■ WRITTEN TASK: Extract, unchanged, each line of the listing below from its first line through the line that contains "GAP = 0.3 * MM", inclusive, and nothing else.

■ DATA:
========================================================================
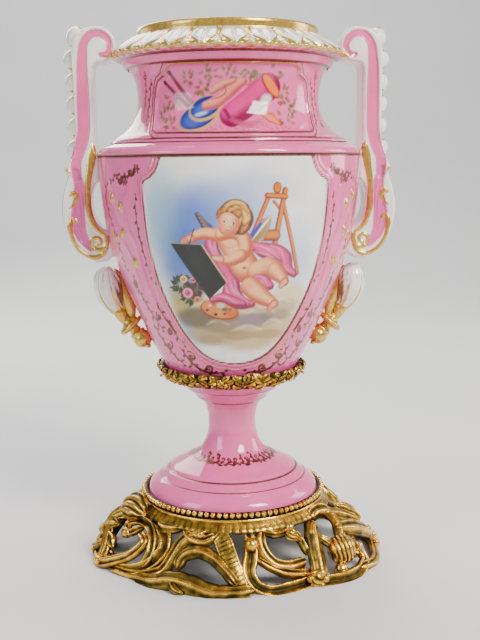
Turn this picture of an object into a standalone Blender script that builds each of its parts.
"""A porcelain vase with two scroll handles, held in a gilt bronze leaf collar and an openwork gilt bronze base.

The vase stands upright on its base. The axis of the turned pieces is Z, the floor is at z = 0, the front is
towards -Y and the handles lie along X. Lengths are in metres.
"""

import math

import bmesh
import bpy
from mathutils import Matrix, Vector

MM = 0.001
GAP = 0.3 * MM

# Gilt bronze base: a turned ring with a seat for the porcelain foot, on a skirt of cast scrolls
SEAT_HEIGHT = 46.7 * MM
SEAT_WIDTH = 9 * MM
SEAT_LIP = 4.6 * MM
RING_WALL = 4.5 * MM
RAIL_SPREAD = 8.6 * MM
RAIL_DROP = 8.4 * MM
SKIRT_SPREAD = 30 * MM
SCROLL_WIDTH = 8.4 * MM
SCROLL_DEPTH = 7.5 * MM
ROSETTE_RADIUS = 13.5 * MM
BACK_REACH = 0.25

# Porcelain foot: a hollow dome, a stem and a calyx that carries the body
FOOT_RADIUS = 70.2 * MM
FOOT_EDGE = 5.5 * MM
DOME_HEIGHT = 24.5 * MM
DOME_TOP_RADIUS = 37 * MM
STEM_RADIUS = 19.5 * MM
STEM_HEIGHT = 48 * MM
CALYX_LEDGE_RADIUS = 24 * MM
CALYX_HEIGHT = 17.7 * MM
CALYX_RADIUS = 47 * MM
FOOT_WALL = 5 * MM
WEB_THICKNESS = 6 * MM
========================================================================
■ COMPLETE ANSWER:
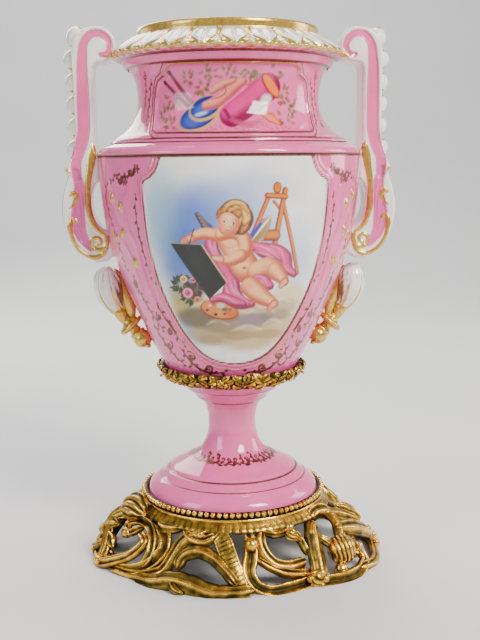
Turn this picture of an object into a standalone Blender script that builds each of its parts.
"""A porcelain vase with two scroll handles, held in a gilt bronze leaf collar and an openwork gilt bronze base.

The vase stands upright on its base. The axis of the turned pieces is Z, the floor is at z = 0, the front is
towards -Y and the handles lie along X. Lengths are in metres.
"""

import math

import bmesh
import bpy
from mathutils import Matrix, Vector

MM = 0.001
GAP = 0.3 * MM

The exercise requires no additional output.